DP-Coloring of Graphs from Random Covers
Anton Bernshteyn, Daniel Dominik, Hemanshu Kaul, Jeffrey A. Mudrock
TL;DR
This work analyzes DP-coloring from random DP-covers, revealing a density-driven threshold around $\rho(G)/\ln\rho(G)$: for large $\rho$, DP-colorability transitions from unlikely to likely as $k$ crosses this scale. It exploits first- and second-mMoment methods for dense graphs and a degeneracy-based greedy transversal framework to obtain high-probability colorability in sparser, degenerate graphs, with fractional DP-coloring analogs paralleling the integer case.

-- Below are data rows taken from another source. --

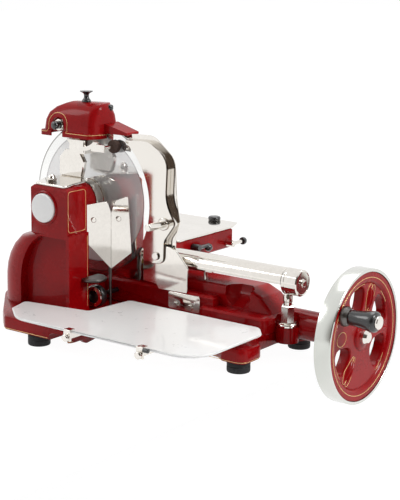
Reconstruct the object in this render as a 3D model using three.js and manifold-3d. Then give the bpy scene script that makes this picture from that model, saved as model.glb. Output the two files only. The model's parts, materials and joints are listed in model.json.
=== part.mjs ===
// Hand cranked meat slicer with a flywheel, in millimetres.
// X runs along the carriage's travel to the flywheel, Y away from the operator, Z up.
// The origin is on the plane that the feet stand on, straight below the middle of the blade.
import * as THREE from "three";
import { mergeVertices } from "three/addons/utils/BufferGeometryUtils.js";
import Module from "manifold-3d";

const wasm = await Module();
wasm.setup();

// Driving sizes
const blade = { radius: 150, thickness: 3, bore: 12, axisZ: 252, bevel: 19 };
const wheel = { radius: 125, width: 32, face: 587 };
const drive = { y: 64, z: 58, shaft: 9 };
const rail = { y: 30, z: 146, radius: 24.5, left: -130, right: 440, floor: 143 };
const base = { left: -175, right: 455, front: -222, back: 130, bottom: 22, top: 50 };
const box = { left: -34, right: 58, front: -145, back: -88, bottom: 204, top: 293.7 };
const tray = { bottom: 71, top: 76 };

// Clearances, overruns and facets
const fit = 0.3;
const play = 0.5;
const overrun = 60;
const weld = 1e-4;
const roundSides = 28;
const smallSides = 12;
const midSides = 20;
const broadSides = 60;
const fineSteps = 12;
const castSteps = { corner: 2, edge: 2 };

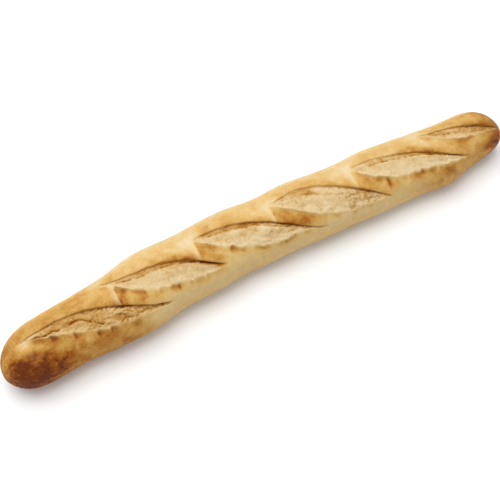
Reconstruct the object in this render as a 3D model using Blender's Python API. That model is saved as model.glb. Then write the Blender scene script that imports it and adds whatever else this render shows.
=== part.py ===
"""A baguette with six diagonal slashes, as one closed solid that rests on its flat underside.

Metres, +Z up. The loaf lies along X with its broad end at -X. Each slash starts just behind the crest
and runs down towards the -Y side. Places on the crust are given by x and by an angle round the loaf,
in degrees: 0 on the crest, +90 on the -Y flank, -90 on the +Y flank and 180 underneath.
"""

import math

import bmesh
import bpy
import numpy as np
from mathutils import Vector, noise

MM = 0.001

# The loaf without its slashes
LENGTH = 560 * MM
BELLY = 20 * MM  # height of the widest line above the table
HALF_WIDTH = 33 * MM  # in the middle; FRONT and BACK give it elsewhere
CROWN = 26 * MM  # from the widest line up to the crest, where the half width is HALF_WIDTH
CROWN_GAIN = 0.5  # exponent of its growth with the half width
KEEL = 21.6 * MM  # from the widest line down, before the table flattens the underside
CROWN_ROUNDNESS = 2.1  # superellipse exponents: 2 is round, more is squarer
KEEL_ROUNDNESS = 2.6
CAP_NEAR = 43 * MM  # length of the rounded end at -X
CAP_FAR = 39 * MM
CAP_ROUNDNESS = 2.1
NOSE_NEAR = -3 * MM  # how far the tip of each end lies off its middle line
NOSE_FAR = -6 * MM

# Plan of the loaf: x and y of its front and back edges, in millimetres
FRONT = (
    (-280, -37), (-262, -38), (-245, -36), (-230, -35), (-210, -33.5), (-180, -35.5), (-137, -35.5),
    (-108, -30.5), (-85, -30), (-60, -29.5), (-36, -27), (-2, -29), (16, -29), (50, -31.5), (82, -32.5),
    (116, -35), (145, -36), (167, -37), (201, -41), (220, -36.5), (235, -33.5), (255, -32.5), (280, -36),
)
BACK = (
    (-280, 22), (-240, 25), (-200, 28.5), (-165, 32.5), (-130, 40), (-90, 40), (-35, 41.5), (5, 38),
    (40, 38.5), (90, 33), (130, 33.5), (185, 27), (215, 23.5), (250, 23), (280, 25.5),
)

# One row for each slash: x where it starts and ends in millimetres, angle where it starts and ends, half of
# its opening in degrees, how far along it opens widest, how far it sags off a straight line, how far it
# bends like an S, and how much narrower its second half is than its first
SLASHES = (
    (-258, -114, -10.5, 64, 19.0, 0.53, 9.8, -4.0, 0.60),
    (-172, -55, -31.5, 49, 18.5, 0.51, -9.0, 7.5, -0.30),
    (-75, 54, -13.5, 69.5, 22.6, 0.43, 1.4, 1.8, 0.87),
    (11, 126, -10.0, 62, 27.6, 0.43, 6.5, -2.3, 0.03),
    (101, 225, -13.0, 60, 21.1, 0.34, 7.4, 3.4, 0.0),
    (184, 271, -29.0, 32.5, 15.2, 0.47, -0.7, 0.2, 0.08),
)

# Relief of a slash, at its full depth
EAR = 2.6 * MM  # how far the torn crust stands up along the upper lip
EAR_REACH = 11 * MM
ROLL = 1.2 * MM  # how far the crust's edge turns down
ROLL_REACH = 2.2 * MM
GROOVE = 3.6 * MM  # depth of the groove under the ear
GROOVE_REACH = 2.5 * MM
UNDERCUT = 1.4 * MM  # how far the groove runs in under the ear
START_SHARE = 0.4  # share of ear, groove and undercut where a slash starts; they grow to its other end
SUNK = 0.9 * MM  # how far the crumb lies below the crust
SWELL = 1.6 * MM  # how far the crumb rises again in the middle of an opening
RISE_FROM = 0.65  # share of the way from the upper lip where the crumb starts to rise to the lower one
LIP = 0.9 * MM  # how far the crust stands up along the lower lip
LIP_REACH = 8 * MM
START_FADE = 0.10  # shares of a slash over which its tips fade out
END_FADE = 0.15

# Unevenness of the crust and the crumb
DENT = 0.5 * MM
DENT_SIZE = 26 * MM
CRAG = 0.7 * MM
CRAG_SIZE = 7 * MM

# The mesh: its columns run along the slashes, so they wind round the loaf in equal strips
STRIPS = 5  # strips round the loaf, each of one opening and the crust next to it
FIRST_SLASH = -190 * MM  # x where strip 0 crosses the slashes' middle line
PITCH = 84 * MM  # from one strip to the next along the loaf
MIDDLE_ANGLE = 26
OPENING_SHARE = 0.5  # share of a strip that is its opening
TOUCH = 0.01 * MM  # columns closer than this to a lip lie on it
CLOSED_HALF = 1.2 * MM  # half width of a strip's opening at the tip of a slash
RELAX = 35 * MM  # how far past a tip the strip takes to widen again
OPENING_COLUMNS = (1.0, 0.91, 0.6, 0.2, -0.25, -0.66, -0.93, -1.0)  # +1 is the lower lip, -1 the upper
CRUST_COLUMNS = (0.13, 0.48, 0.86)  # shares of the crust between one upper lip and the next lower lip
MIDDLE_RINGS = 90
CAP_RINGS = 8

CRUST_COLOUR = (0.66, 0.40, 0.15, 1.0)


def smooth(value):
    """0 below 0, 1 above 1, and an even slope between."""
    value = np.clip(value, 0, 1)
    return value * value * (3 - 2 * value)


def cap(x):
    """Share of the full section at x, falling to 0 at either end."""
    near = np.clip((x + LENGTH / 2) / CAP_NEAR, 0, 1)
    far = np.clip((LENGTH / 2 - x) / CAP_FAR, 0, 1)
    root = 1 / CAP_ROUNDNESS
    return (1 - (1 - near) ** CAP_ROUNDNESS) ** root * (1 - (1 - far) ** CAP_ROUNDNESS) ** root


def curve(stations, x):
    """Height at x of a smooth curve through the stations."""
    xs, values = np.array(stations).T * MM
    step = np.clip(np.searchsorted(xs, x) - 1, 0, len(xs) - 2)
    length = xs[step + 1] - xs[step]
    share = (x - xs[step]) / length
    slopes = np.gradient(values, xs)
    rise = values[step + 1] - values[step]
    start = slopes[step] * length - rise
    end = slopes[step + 1] * length - rise
    return values[step] + share * rise + share * (1 - share) * (start * (1 - share) - end * share)


def plan(x):
    """Half width and sway of the loaf at x."""
    front, back = curve(FRONT, x), curve(BACK, x)
    return (back - front) / 2, (back + front) / 2


def section(angle, half_width, crown, keel):
    """Sideways place and height of the loaf's section, measured from its widest line."""
    sine, cosine = np.sin(np.radians(angle)), np.cos(np.radians(angle))
    power = 2 / np.where(cosine > 0, CROWN_ROUNDNESS, KEEL_ROUNDNESS)
    height = np.where(cosine > 0, crown, keel)
    return (
        -half_width * np.sign(sine) * np.abs(sine) ** power,
        height * np.sign(cosine) * np.abs(cosine) ** power,
    )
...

The results establish both non-colorability and colorability regimes, define DP-thresholds and sharp DP-thresholds for graph sequences, and connect the random-cover model to random lifts and existing coloring theories. Collectively, the paper clarifies how density and degeneracy govern probabilistic DP-colorability and provides tools for predicting thresholds in dense and sparse regimes, including fractional variants.
Abstract
DP-coloring (also called correspondence coloring) of graphs is a generalization of list coloring that has been widely studied since its introduction by Dvořák and Postle in $2015$. Intuitively, DP-coloring generalizes list coloring by allowing the colors that are identified as the same to vary from edge to edge. Formally, DP-coloring of a graph $G$ is equivalent to an independent transversal in an auxiliary structure called a DP-cover of $G$. In this paper, we introduce the notion of random DP-covers and study the behavior of DP-coloring from such random covers. We prove a series of results about the probability that a graph is or is not DP-colorable from a random cover. These results support the following threshold behavior on random $k$-fold DP-covers as $ρ\to\infty$ where $ρ$ is the maximum density of a graph: graphs are non-DP-colorable with high probability when $k$ is sufficiently smaller than $ρ/\lnρ$, and graphs are DP-colorable with high probability when $k$ is sufficiently larger than $ρ/\lnρ$. Our results depend on $ρ$ growing fast enough and imply a sharp threshold for dense enough graphs. For sparser graphs, we analyze DP-colorability in terms of degeneracy. We also prove fractional DP-coloring analogs to these results.